## Start Collected data
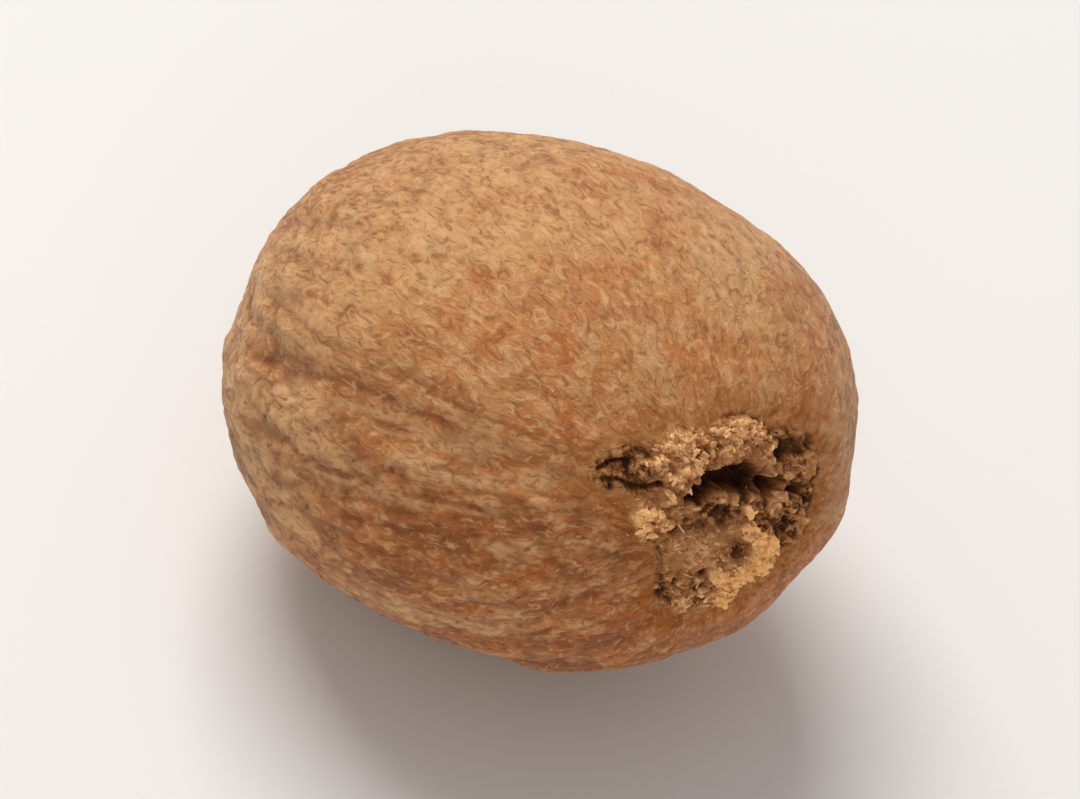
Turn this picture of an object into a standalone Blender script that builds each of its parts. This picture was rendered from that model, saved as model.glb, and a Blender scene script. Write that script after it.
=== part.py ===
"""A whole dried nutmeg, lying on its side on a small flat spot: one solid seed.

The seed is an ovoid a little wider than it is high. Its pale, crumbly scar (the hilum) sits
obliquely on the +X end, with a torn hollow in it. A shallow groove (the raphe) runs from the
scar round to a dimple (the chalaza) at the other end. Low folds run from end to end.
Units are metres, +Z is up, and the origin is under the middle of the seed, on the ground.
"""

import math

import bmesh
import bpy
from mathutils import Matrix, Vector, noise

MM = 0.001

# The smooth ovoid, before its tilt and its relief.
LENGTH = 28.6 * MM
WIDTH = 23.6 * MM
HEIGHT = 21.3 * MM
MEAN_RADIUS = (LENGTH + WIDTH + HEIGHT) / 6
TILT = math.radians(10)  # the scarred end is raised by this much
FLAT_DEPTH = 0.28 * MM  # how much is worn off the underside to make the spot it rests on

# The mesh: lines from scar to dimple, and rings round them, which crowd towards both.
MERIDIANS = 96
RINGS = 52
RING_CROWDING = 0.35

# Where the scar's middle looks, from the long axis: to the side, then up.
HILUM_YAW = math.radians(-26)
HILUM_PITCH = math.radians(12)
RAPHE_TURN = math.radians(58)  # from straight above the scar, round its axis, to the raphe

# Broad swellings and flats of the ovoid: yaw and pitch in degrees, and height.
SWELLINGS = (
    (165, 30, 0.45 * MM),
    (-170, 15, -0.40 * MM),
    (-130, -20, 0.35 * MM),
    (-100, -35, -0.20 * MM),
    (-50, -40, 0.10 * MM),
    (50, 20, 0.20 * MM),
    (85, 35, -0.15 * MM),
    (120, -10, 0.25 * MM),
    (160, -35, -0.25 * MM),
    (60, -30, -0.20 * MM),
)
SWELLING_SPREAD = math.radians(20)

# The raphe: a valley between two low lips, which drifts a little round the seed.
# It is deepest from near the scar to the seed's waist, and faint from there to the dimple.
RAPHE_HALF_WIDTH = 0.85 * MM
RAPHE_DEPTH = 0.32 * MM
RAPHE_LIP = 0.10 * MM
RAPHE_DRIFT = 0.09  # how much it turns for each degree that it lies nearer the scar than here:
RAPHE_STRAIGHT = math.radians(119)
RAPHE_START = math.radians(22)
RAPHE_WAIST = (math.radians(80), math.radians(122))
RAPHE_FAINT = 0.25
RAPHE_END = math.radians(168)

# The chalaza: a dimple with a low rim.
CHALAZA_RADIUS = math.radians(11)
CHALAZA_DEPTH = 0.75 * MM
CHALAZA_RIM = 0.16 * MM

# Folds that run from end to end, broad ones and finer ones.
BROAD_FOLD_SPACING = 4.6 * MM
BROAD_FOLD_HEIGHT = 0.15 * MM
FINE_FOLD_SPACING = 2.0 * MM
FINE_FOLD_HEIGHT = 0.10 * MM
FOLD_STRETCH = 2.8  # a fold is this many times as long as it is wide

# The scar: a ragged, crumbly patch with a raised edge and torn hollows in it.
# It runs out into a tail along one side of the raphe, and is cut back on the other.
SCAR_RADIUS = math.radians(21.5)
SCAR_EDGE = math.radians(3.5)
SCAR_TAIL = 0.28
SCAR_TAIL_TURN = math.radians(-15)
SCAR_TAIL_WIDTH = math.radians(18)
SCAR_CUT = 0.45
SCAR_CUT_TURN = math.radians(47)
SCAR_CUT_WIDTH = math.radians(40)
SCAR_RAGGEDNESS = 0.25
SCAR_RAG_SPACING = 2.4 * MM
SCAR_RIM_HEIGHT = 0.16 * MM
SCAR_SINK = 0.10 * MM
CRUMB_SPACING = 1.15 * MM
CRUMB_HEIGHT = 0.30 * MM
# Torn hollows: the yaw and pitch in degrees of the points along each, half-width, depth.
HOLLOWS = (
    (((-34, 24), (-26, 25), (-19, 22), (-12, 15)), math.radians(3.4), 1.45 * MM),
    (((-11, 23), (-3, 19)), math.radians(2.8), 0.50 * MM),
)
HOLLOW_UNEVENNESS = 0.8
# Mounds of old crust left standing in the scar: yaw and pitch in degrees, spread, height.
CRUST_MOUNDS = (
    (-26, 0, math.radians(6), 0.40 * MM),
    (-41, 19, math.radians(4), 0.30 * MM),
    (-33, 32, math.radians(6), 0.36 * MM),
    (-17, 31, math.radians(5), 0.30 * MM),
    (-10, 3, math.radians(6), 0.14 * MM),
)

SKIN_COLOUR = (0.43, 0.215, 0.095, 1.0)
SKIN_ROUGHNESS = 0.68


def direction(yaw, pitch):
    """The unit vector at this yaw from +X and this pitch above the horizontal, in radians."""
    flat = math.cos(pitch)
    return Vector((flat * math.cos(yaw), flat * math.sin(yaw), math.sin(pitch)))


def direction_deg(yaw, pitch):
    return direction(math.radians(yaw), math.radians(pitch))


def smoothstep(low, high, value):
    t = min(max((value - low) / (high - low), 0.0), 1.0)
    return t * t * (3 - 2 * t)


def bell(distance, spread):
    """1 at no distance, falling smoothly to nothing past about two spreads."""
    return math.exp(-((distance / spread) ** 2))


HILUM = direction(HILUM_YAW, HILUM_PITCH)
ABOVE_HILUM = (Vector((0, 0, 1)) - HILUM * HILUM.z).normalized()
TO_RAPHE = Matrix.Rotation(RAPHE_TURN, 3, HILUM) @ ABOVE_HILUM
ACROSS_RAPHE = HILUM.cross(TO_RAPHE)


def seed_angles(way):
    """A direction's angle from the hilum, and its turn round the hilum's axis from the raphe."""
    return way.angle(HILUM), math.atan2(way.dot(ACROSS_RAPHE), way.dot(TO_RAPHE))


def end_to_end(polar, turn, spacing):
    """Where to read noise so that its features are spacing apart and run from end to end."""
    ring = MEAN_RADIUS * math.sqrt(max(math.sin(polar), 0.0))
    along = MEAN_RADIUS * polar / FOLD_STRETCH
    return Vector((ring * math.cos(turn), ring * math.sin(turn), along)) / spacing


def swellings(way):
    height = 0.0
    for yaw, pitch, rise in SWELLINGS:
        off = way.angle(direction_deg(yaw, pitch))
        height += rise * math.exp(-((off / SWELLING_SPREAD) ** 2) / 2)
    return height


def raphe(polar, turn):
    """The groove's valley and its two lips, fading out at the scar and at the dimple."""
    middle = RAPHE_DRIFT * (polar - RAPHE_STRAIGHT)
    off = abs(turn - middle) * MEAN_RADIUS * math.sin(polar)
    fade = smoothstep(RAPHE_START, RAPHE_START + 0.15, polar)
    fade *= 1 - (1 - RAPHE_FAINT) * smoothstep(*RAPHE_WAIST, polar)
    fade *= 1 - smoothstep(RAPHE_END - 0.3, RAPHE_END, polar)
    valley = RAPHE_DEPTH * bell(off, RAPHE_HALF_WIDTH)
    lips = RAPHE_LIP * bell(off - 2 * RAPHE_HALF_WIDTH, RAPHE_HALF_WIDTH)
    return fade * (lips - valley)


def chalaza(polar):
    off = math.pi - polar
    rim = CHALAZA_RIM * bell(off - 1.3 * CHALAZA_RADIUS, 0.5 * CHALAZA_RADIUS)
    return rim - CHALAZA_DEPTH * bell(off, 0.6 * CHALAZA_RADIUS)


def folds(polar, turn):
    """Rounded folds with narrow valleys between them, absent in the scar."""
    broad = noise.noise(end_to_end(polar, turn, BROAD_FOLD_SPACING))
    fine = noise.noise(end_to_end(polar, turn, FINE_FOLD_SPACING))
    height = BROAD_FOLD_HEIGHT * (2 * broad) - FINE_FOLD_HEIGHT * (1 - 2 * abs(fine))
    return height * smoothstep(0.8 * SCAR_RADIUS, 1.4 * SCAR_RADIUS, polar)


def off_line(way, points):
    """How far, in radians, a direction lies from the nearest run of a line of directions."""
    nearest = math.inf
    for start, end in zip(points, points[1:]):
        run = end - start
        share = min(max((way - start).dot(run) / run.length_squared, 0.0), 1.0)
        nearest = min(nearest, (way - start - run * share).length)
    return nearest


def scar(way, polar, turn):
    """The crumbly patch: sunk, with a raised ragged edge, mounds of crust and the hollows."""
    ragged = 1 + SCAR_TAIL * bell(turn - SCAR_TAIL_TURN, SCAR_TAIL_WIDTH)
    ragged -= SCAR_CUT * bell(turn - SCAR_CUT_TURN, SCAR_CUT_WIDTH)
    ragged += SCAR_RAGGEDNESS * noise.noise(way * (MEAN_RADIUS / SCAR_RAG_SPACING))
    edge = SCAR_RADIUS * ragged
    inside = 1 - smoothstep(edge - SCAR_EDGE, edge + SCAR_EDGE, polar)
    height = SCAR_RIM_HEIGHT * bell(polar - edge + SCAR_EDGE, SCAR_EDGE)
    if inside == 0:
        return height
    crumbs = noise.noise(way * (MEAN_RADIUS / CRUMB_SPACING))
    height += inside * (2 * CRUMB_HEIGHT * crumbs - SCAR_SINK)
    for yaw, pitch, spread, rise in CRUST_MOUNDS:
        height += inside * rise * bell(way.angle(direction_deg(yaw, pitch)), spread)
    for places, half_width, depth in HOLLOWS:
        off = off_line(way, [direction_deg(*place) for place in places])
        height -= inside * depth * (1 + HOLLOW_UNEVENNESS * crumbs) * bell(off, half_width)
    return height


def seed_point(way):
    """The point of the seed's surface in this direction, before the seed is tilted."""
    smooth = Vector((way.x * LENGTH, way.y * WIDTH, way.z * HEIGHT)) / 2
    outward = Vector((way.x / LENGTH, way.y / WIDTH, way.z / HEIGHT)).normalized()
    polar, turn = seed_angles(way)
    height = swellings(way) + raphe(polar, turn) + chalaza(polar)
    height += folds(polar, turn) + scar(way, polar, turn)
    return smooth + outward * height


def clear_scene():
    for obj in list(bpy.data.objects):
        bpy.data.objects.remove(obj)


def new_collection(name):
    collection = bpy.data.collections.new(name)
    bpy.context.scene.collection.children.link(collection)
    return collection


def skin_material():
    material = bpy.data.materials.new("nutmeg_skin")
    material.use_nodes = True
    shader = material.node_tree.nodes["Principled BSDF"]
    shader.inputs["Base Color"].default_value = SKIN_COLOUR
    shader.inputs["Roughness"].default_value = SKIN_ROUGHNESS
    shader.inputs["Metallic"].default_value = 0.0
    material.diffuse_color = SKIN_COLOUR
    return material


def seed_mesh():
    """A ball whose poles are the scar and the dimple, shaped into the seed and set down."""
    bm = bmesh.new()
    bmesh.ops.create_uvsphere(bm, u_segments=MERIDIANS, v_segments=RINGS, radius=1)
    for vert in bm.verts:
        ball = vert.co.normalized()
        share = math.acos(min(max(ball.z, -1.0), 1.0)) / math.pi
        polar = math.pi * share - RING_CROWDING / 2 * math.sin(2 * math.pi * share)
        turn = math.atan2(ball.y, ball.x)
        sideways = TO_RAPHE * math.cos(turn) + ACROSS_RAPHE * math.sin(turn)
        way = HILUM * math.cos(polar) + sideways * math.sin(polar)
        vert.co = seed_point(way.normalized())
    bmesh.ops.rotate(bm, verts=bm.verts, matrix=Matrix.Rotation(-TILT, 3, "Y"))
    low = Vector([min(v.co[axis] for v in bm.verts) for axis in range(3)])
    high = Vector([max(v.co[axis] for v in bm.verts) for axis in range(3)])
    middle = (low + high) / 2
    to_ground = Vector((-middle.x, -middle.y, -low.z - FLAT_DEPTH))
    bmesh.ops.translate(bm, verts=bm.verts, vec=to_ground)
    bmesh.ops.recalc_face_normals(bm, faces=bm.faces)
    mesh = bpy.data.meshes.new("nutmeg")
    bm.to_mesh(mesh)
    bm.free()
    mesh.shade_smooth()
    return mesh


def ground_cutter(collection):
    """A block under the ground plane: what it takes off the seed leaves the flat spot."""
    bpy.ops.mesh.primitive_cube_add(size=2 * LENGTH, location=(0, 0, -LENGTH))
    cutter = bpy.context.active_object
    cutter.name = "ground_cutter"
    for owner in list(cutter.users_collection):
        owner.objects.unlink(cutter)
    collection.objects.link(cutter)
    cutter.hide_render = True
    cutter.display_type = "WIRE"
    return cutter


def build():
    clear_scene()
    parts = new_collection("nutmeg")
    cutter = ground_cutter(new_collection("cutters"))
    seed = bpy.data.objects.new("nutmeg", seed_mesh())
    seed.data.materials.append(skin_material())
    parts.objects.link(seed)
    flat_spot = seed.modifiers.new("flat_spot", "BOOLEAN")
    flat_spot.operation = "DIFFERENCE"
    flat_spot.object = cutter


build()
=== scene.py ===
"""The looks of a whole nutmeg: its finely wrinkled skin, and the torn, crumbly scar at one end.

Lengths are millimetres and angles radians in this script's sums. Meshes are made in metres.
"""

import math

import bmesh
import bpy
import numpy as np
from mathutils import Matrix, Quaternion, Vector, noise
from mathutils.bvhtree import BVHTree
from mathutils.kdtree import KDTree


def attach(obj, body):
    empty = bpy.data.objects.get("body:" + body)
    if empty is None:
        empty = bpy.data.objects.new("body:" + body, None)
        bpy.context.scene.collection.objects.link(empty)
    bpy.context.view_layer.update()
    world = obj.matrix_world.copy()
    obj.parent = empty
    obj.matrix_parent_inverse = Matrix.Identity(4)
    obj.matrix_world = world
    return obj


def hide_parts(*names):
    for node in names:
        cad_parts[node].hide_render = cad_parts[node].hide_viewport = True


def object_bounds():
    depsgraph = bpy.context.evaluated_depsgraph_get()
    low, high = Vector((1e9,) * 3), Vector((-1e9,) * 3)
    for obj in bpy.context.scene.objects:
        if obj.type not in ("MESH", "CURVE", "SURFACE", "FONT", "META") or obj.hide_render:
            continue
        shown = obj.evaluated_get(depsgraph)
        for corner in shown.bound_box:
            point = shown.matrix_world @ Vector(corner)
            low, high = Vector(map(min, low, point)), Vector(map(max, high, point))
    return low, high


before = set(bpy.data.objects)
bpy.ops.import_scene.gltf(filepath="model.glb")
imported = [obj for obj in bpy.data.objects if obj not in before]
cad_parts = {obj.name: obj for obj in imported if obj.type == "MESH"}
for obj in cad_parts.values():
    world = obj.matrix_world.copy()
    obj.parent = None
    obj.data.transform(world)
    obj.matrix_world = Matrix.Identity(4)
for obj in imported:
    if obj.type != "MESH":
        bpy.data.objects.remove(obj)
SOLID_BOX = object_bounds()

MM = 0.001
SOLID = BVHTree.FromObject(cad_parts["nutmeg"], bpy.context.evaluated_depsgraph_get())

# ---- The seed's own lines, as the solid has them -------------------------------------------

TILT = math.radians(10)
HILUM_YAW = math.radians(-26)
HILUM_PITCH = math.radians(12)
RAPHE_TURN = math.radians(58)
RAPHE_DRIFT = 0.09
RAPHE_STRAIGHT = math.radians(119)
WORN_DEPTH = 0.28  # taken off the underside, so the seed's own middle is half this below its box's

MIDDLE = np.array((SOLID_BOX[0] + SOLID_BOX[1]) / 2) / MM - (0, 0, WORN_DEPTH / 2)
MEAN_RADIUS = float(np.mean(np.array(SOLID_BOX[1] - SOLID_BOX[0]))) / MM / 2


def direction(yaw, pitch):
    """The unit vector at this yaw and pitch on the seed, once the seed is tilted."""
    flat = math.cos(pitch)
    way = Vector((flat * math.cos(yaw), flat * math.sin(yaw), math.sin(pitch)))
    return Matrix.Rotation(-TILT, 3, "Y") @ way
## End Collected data
Repeat exactly the lines from the one containing "for node in" through the one containing "for corner in", both included, and nothing else.

◆ Solution below:
    for node in names:
        cad_parts[node].hide_render = cad_parts[node].hide_viewport = True


def object_bounds():
    depsgraph = bpy.context.evaluated_depsgraph_get()
    low, high = Vector((1e9,) * 3), Vector((-1e9,) * 3)
    for obj in bpy.context.scene.objects:
        if obj.type not in ("MESH", "CURVE", "SURFACE", "FONT", "META") or obj.hide_render:
            continue
        shown = obj.evaluated_get(depsgraph)
        for corner in shown.bound_box:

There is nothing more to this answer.